Le 20 décembre 2007, la Commission des sanctions de l’AMF a infligé une sanction de 250 000 euros à l’intéressé, outre la publication de la décision. La cour d’appel de Paris a rejeté le recours formé par l’analyste et la Cour de cassation a rejeté son pourvoi (Cass. com., 10 novembre 2009, n° 08-21.073, F-D N° Lexbase : A1852ENW). Informé des faits, le procureur de la République a chargé la brigade financière de procéder à une enquête préliminaire. Le 8 avril 2009, alors que le pourvoi relatif à la sanction prononcée par l’AMF était pendant, l’intéressé a été cité à comparaître devant le tribunal correctionnel de Paris, afin d’y être jugé pour délit d’entrave au fonctionnement régulier d’un marché financier. Estimant que la citation reprenait littéralement les mêmes faits que ceux pour lesquels il avait été condamné par l’AMF, ce dernier a déposé des conclusions soulevant la violation du principe ne bis in idem protégé par l’article 4 du Protocole n° 7 de la Convention. Le tribunal correctionnel a rejeté ses conclusions et l’a déclaré coupable des faits reprochés, le condamnant à 8 mois d’emprisonnement avec sursis. La cour d’appel a confirmé le jugement et a réduit la peine à 3 mois. La Cour de cassation a rejeté le pourvoi formé.

 

La CEDH a été saisie. Pour conclure à la violation de l’article 4 du protocole, elle raisonne comme suit : elle constate d’abord que les faits reprochés étaient identiques dans les deux procédures.

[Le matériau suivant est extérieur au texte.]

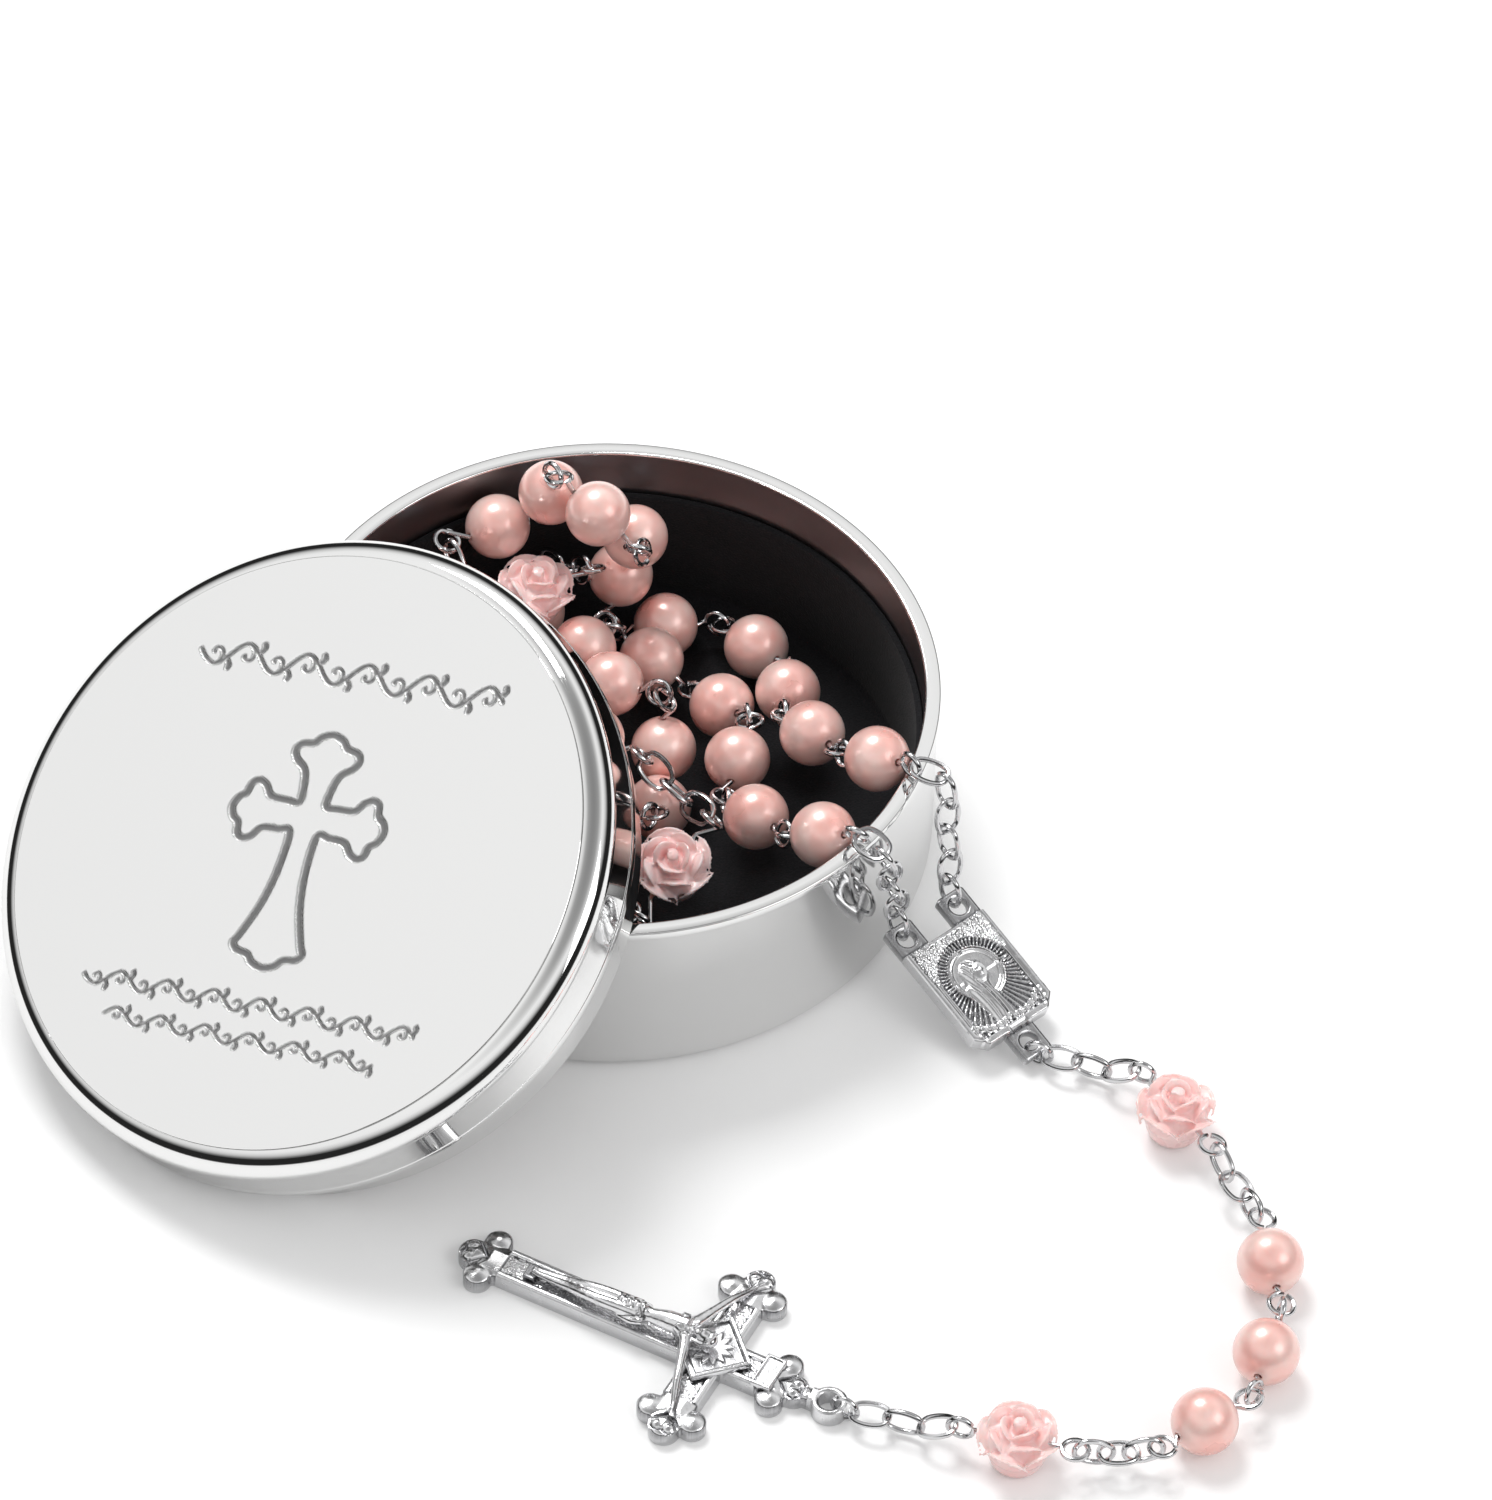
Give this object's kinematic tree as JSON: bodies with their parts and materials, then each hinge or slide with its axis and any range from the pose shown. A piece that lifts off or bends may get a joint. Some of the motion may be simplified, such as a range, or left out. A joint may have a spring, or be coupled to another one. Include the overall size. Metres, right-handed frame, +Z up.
{
  "type": "round keepsake box",
  "caption": "Round polished keepsake box, open, with a lift-off lid leaning on it and a pearl rosary lying in the lined box and trailing over the rim.",
  "frame": {"origin": "middle of the box's flat base, on the table", "axes": "+Z up along the box's axis; the string trails over the rim towards -Y; the lid leans towards -X and -Y"},
  "size_m": [0.1173, 0.1062, 0.0396],
  "materials": {
    "polished_shell": "mirror polished",
    "lining": "flocked",
    "pearl": "pearlescent",
    "rose_resin": "satin",
    "wire": "polished",
    "cast_metal": "cast, tumbled"
  },
  "bodies": {
    "box": {"body_lining": "lining", "body_shell": "polished_shell", "chain_1a": "wire", "chain_1b": "wire", "chain_2a": "wire", "chain_2b": "wire", "chain_3a": "wire", "chain_3b": "wire", "chain_4a": "wire", "chain_4b": "wire", "crucifix_ring": "wire", "eyepin_pendant_rose_1": "wire", "eyepin_pendant_rose_2": "wire", "eyepin_rose_1": "wire", "eyepin_rose_2": "wire", "eyepin_rose_3": "wire", "eyepin_rose_4": "wire", "eyepins_decade_1": "wire", "eyepins_decade_2": "wire", "eyepins_decade_3": "wire", "eyepins_decade_4": "wire", "eyepins_decade_5": "wire", "eyepins_pendant": "wire", "medal": "cast_metal", "medal_ring": "wire", "pearls_decade_1": "pearl", "pearls_decade_2": "pearl", "pearls_decade_3": "pearl", "pearls_decade_4": "pearl", "pearls_decade_5": "pearl", "pearls_pendant": "pearl", "pendant_chain_1": "wire", "pendant_chain_2": "wire", "pendant_chain_3": "wire", "pendant_chain_4": "wire", "pendant_rose_1": "rose_resin", "pendant_rose_2": "rose_resin", "rim_chain_left": "wire", "rim_chain_right": "wire", "rose_1": "rose_resin", "rose_2": "rose_resin", "rose_3": "rose_resin", "rose_4": "rose_resin"},
    "lid": {"lid_shell": "polished_shell", "lid_collar": "polished_shell"},
    "crucifix": {"crucifix_corpus": "cast_metal", "crucifix_cross": "cast_metal", "crucifix_plaque": "cast_metal", "crucifix_title": "cast_metal"}
  },
  "joints": [
    {"name": "lid_lift", "type": "slide", "parent": "box", "child": "lid", "axis": [0, 0, 1], "range_m": [0, 0.03]},
    {"name": "crucifix_swing", "type": "hinge", "parent": "box", "child": "crucifix", "pos_m": [0.02276, -0.06848, 0.00135], "axis": [0.4446, 0.8957, 0], "range_deg": [0, 75]}
  ]
}
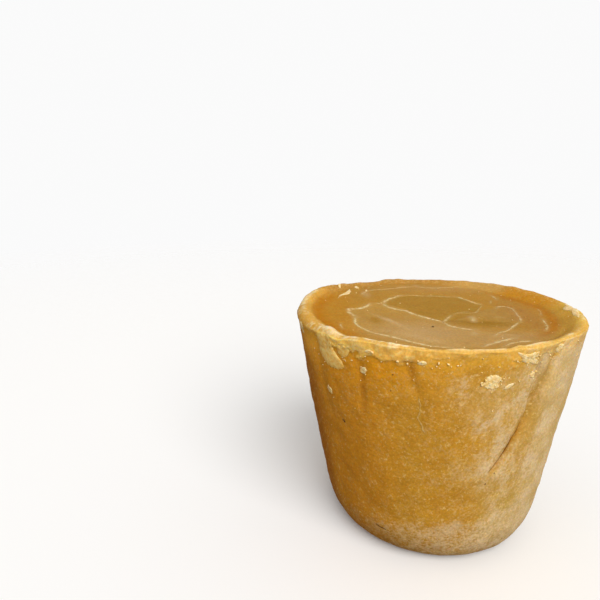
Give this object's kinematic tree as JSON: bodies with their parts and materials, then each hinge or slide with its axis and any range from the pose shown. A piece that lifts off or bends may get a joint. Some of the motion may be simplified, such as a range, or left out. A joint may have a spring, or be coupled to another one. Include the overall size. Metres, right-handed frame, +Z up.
{
  "type": "jaggery block",
  "caption": "Solid bucket-moulded block of jaggery with a tapered side, rounded bottom edge, uneven raised rim and a shallow, almost level top.",
  "frame": {"origin": "middle of the bounding box's bottom, on the ground under the block", "axes": "+Z up, -Y towards the side that shows"},
  "size_m": [0.249, 0.2494, 0.207],
  "materials": {
    "jaggery": "waxy golden-brown sugar with a pale mealy bloom"
  },
  "bodies": {
    "root": {"jaggery_block": "jaggery"}
  },
  "joints": []
}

Ensuite, reprenant les critères de la décision «A. et B. c/ Norvège» (CEDH, 15 novembre 2016, Req. 24130/11 [lXB=A9900SGR]), elle rappelle que l’Etat défendeur doit établir de manière probante que les procédures mixtes en question étaient unies par un «lien matériel et temporel suffisamment étroit», autrement dit que les procédures devant l’AMF et devant les juridictions pénales se combinaient de manière à être intégrées dans un tout cohérent. A défaut, il y aurait violation de la Convention (v. également : CEDH, 16 avril 2019, Req. 72098/14 -disponible uniquement en anglais-).

 

Procédant à un examen méticuleux de ces deux critères, elle conclut qu’il n’existait pas de lien matériel suffisamment étroit entre les deux procédures, compte tenu de l’identité des buts visés par les procédures devant l’AMF et par les juridictions pénales, et dans une certaine mesure, d’une répétition dans le recueil des éléments de preuve par différents services d’enquête. Elle observe ensuite et surtout qu’un lien temporel suffisamment étroit pour considérer les procédures comme s’inscrivant dans le mécanisme intégré de sanctions, prévu par le droit français, fait défaut en l’espèce.

 

Il est intéressant de relever que la réserve formulée par la France au moment de la ratification, concernant l’article 4 du Protocole n° 7, n’a pas été soulevée par le Gouvernement français (§ 34, 35 et 36). Pour mémoire, selon cette réserve en marge du Protocole, la règle Ne bis in idem, ne trouve à s’appliquer que pour les infractions relevant en droit français de la compétence des tribunaux statuant en matière pénale et n’interdit pas le prononcé de sanctions disciplinaires parallèlement aux sanctions infligées par le juge répressif.

 

Rappelons toutefois que la loi n° 2016-819, du 21 juin 2016 (N° Lexbase : L7614K8I) est venue réformer le système de répression des abus de marché en apportant deux modifications connexes aux dispositifs de répression des abus de marché, afin d’éviter la violation du principe ne bis in idem. D’une part, elle a augmenté le montant des amendes pénales encourues par les personnes reconnues coupables de telles infractions, afin de les aligner sur le montant maximum des sanctions pécuniaires pouvant être infligées par l’AMF (C. mon. fin., art. L. 465-3-1 N° Lexbase : L8943K8Q). D’autre part, elle a établi un mécanisme de coordination entre les autorités pénales et l’AMF, pour éviter un cumul de leurs actions répressives (C. mon. fin., art. L. 465-3-6 N° Lexbase : L8948K8W).